Exercise aim = From the top of the records below down to the line containing "import numpy as np", reproduce every line exactly.
++++ Exercise input
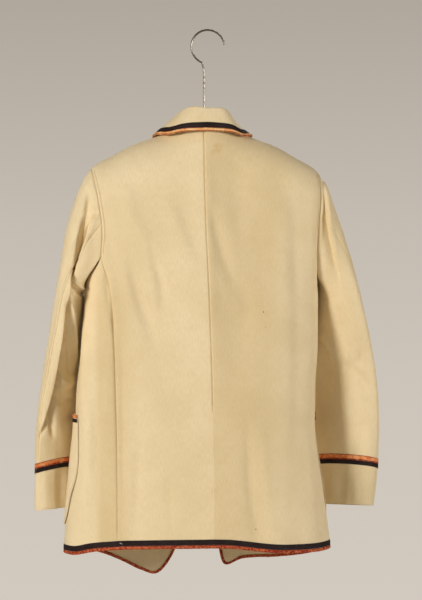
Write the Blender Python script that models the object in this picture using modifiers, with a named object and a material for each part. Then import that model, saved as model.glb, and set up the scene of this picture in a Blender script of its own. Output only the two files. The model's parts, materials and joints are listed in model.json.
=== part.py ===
"""A blazer that hangs open on a plain hanger, built as it is cut and sewn.

The origin is the inside crown of the hanger's hook. +Z is up, the back of
the blazer faces -Y and its fronts face +Y, so its left side is at -X.
Sizes in the tables are millimetres. "drop" is the distance below the
origin, and "turn" is the direction round the body in degrees: 0 at the
centre of the back, 90 at the side and 180 at the centre of the front.
"""

import math

import bmesh
import bpy
import numpy as np

MM = 0.001
CLOTH = 2.0
SEAM_GAP = 0.3
LEFT = -1
RIGHT = 1

# Body: how boxy its sections are, and how round the shoulder is in section.
BOXY = 0.2
SHOULDER_ROUND = 60.0
NECK_X = -7.0
NECK_SIDE = 57.0
NECK_DROP = 167.0
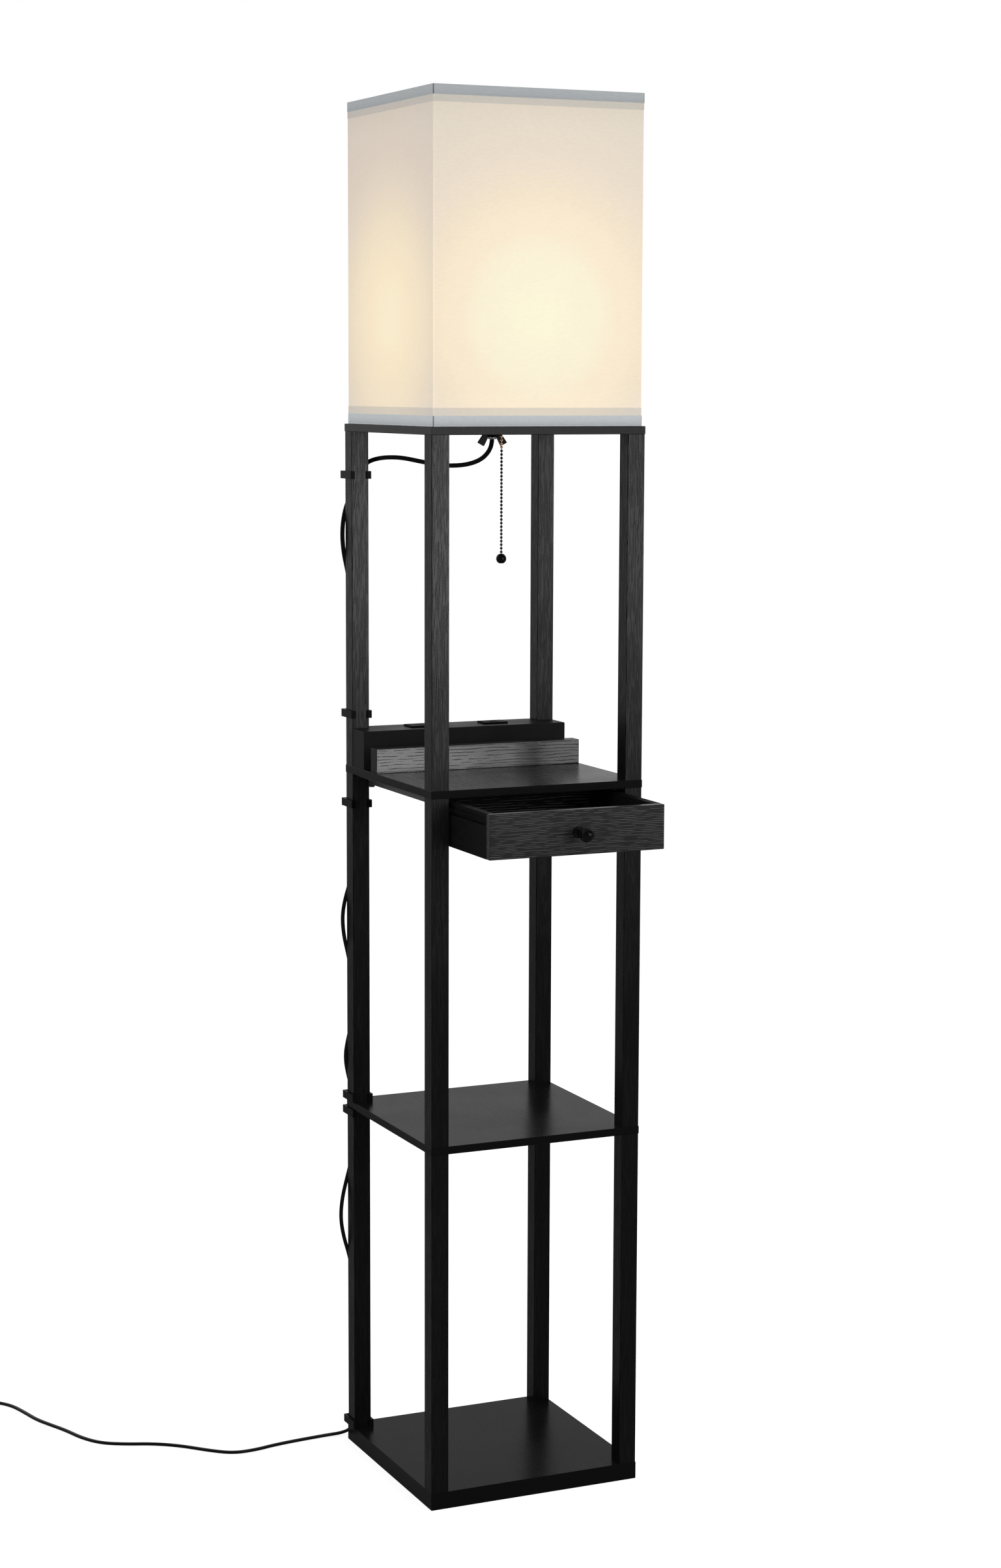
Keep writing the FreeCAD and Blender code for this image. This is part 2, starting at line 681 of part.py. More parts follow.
body_outer = shell_outer - shell_wall - body_fit
holder = rod(0, 0, body_foot, body_top, body_outer)
pocket_half = plunger_size / 2 + plunger_fit
nipple_top = nipple_foot + nipple_length
plunger_y = chain_y + plunger_inset
holder = holder.cut([
    block(chain_x - pocket_half, chain_x + pocket_half, plunger_y - pocket_half - body_outer,
          plunger_y + pocket_half, body_foot - 1, body_foot + plunger_pocket_height),
    rod(0, 0, body_foot - 1, nipple_top + 1, nipple_radius + nipple_fit)])
nodes["socket_body"] = holder

ring = rod(0, 0, body_top, body_top + screw_shell_height, screw_shell_radius)
ring = ring.cut(rod(0, 0, body_top - 1, body_top + screw_shell_height + 1,
                    screw_shell_radius - screw_shell_wall))
centre_contact = rod(0, 0, body_top, body_top + centre_contact_height, centre_contact_radius)
nodes["socket_contacts"] = Part.makeCompound([ring, centre_contact])

# ---- bulb: a metal cap and a hollow glass globe ----
bulb_cap_foot = body_top + centre_contact_height + bulb_cap_lift
bulb_cap_top = bulb_cap_foot + bulb_cap_height
nodes["bulb_cap"] = turned([(0, 0), (bulb_button_radius, 0), (bulb_cap_radius, bulb_button_height),
                            (bulb_cap_radius, bulb_cap_height),
                            (0, bulb_cap_height)], Vec(0, 0, bulb_cap_foot))


def globe_profile(shrink):
    """Half outline of the globe, from its foot on the cap up to its crown."""
    radius = bulb_radius - shrink
    foot = Vec(bulb_neck_radius - shrink, 0, bulb_cap_top)
    centre = Vec(0, 0, bulb_cap_top + bulb_centre_height)
    lean = math.radians(bulb_shoulder_angle)
    shoulder = centre + Vec(radius * math.cos(lean), 0, radius * math.sin(lean))
    flank = centre + Vec(radius, 0, 0)
    crown_side = centre + Vec(radius * math.cos(math.radians(45)), 0, radius * math.sin(math.radians(45)))
    crown = centre + Vec(0, 0, radius)
    middle = (foot + shoulder) * 0.5 + Vec(-bulb_neck_waist, 0, bulb_neck_waist / 2)
    neck_arc = Part.Arc(foot, middle, shoulder)
    low_middle = centre + Vec(radius * math.cos(lean / 2), 0, radius * math.sin(lean / 2))
    low_arc = Part.Arc(shoulder, low_middle, flank)
    high_arc = Part.Arc(flank, crown_side, crown)
    edges = [neck_arc.toShape(), low_arc.toShape(), high_arc.toShape(),
             Part.makeLine(crown, Vec(0, 0, bulb_cap_top)), Part.makeLine(Vec(0, 0, bulb_cap_top), foot)]
    return Part.Face(Part.Wire(edges)).revolve(Vec(0, 0, 0), Z_AXIS, 360)


nodes["bulb_globe"] = globe_profile(0).cut(globe_profile(bulb_wall))

# ---- pull chain: the upper beads move with the plunger, the lower ones also swing ----
first_lower_z = top_bottom - first_lower_bead
split_z = first_lower_z + bead_pitch / 2


def bead_string(first_z, count, link_top, link_bottom):
    beads = [Part.makeSphere(bead_radius, Vec(chain_x, chain_y, first_z - k * bead_pitch))
             for k in range(count)]
    link = rod(chain_x, chain_y, link_bottom, link_top, bead_link_radius)
    return link.fuse(beads).removeSplitter()


plunger_foot = body_foot + plunger_lift
plunger_top = plunger_foot + plunger_height
upper_first_z = first_lower_z + upper_bead_count * bead_pitch
upper_beads = [k for k in range(upper_bead_count)
               if upper_first_z - k * bead_pitch + bead_radius < plunger_foot]
upper_start = upper_first_z - upper_beads[0] * bead_pitch
nodes["upper_pull_chain"] = bead_string(upper_start, len(upper_beads), plunger_foot,
                                        split_z + chain_split_gap / 2)
plunger_half = plunger_size / 2
nodes["switch_plunger"] = block(chain_x - plunger_half, chain_x + plunger_half, plunger_y - plunger_half,
                                plunger_y + plunger_half, plunger_foot, plunger_top)
last_bead_z = first_lower_z - (lower_bead_count - 1) * bead_pitch
ball_top = last_bead_z - bead_radius - ball_eye_gap
nodes["lower_pull_chain"] = bead_string(first_lower_z, lower_bead_count, first_lower_z + bead_radius,
                                        ball_top)
ball_centre = Vec(chain_x, chain_y, ball_top - pull_ball_radius)
pull_ball = Part.makeSphere(pull_ball_radius, ball_centre)
ball_foot = ball_centre.z - math.sqrt(pull_ball_radius ** 2 - pull_ball_foot ** 2)
pull_ball = pull_ball.cut(rod(chain_x, chain_y, ball_foot - pull_ball_radius, ball_foot,
                              2 * pull_ball_radius))
nodes["pull_ball"] = pull_ball

# ---- shade: a fabric sleeve over one welded wire frame that stands on the top board ----
shade_half = shade_side / 2
shade_top = top_top + shade_height
outer_sleeve = block(-shade_half, shade_half, -shade_half, shade_half, top_top, shade_top)
outer_sleeve = outer_sleeve.makeFillet(shade_corner_radius, vertical_edges(outer_sleeve))
inner_half_shade = shade_half - shade_wall
inner_sleeve = block(-inner_half_shade, inner_half_shade, -inner_half_shade, inner_half_shade,
                     top_top - 1, shade_top + 1)
inner_sleeve = inner_sleeve.makeFillet(shade_corner_radius - shade_wall, vertical_edges(inner_sleeve))
nodes["shade_fabric"] = outer_sleeve.cut(inner_sleeve)

wire_half = inner_half_shade - shade_wire_gap - shade_wire_radius
wire_low = top_top + shade_wire_radius
wire_high = shade_top - shade_top_drop
frame_wires = []
for level in (wire_low, wire_high):
    ring_corners = [Vec(-wire_half, -wire_half, level), Vec(wire_half, -wire_half, level),
                    Vec(wire_half, wire_half, level), Vec(-wire_half, wire_half, level)]
    for start, end in zip(ring_corners, ring_corners[1:] + ring_corners[:1]):
        frame_wires.append(pipe_between(start, end, shade_wire_radius))
        frame_wires.append(Part.makeSphere(shade_wire_radius, start))
for sx, sy in corner_signs:
    frame_wires.append(rod(sx * wire_half, sy * wire_half, wire_low, wire_high, shade_wire_radius))
    arm_start = Vec(sx, sy, 0).normalize() * (fitter_radius - shade_wire_radius) + Vec(0, 0, wire_low)
    arm_end = Vec(sx * wire_half, sy * wire_half, wire_low)
    frame_wires.append(pipe_between(arm_start, arm_end, shade_wire_radius))
fitter = rod(0, 0, top_top, fitter_top, fitter_radius)
shade_frame = fitter.fuse(frame_wires).removeSplitter()
above_washer = rod(0, 0, fitter_top, fitter_top + cap_height, cap_radius + shade_cap_gap)
nipple_hole = rod(0, 0, top_top - 1, fitter_top + 1, nipple_radius + board_hole_clearance)
nodes["shade_frame"] = shade_frame.cut([above_washer, nipple_hole])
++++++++
The response =
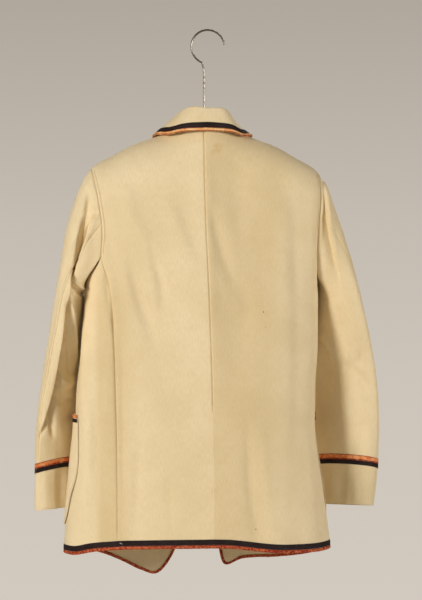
Write the Blender Python script that models the object in this picture using modifiers, with a named object and a material for each part. Then import that model, saved as model.glb, and set up the scene of this picture in a Blender script of its own. Output only the two files. The model's parts, materials and joints are listed in model.json.
=== part.py ===
"""A blazer that hangs open on a plain hanger, built as it is cut and sewn.

The origin is the inside crown of the hanger's hook. +Z is up, the back of
the blazer faces -Y and its fronts face +Y, so its left side is at -X.
Sizes in the tables are millimetres. "drop" is the distance below the
origin, and "turn" is the direction round the body in degrees: 0 at the
centre of the back, 90 at the side and 180 at the centre of the front.
"""

import math

import bmesh
import bpy
import numpy as np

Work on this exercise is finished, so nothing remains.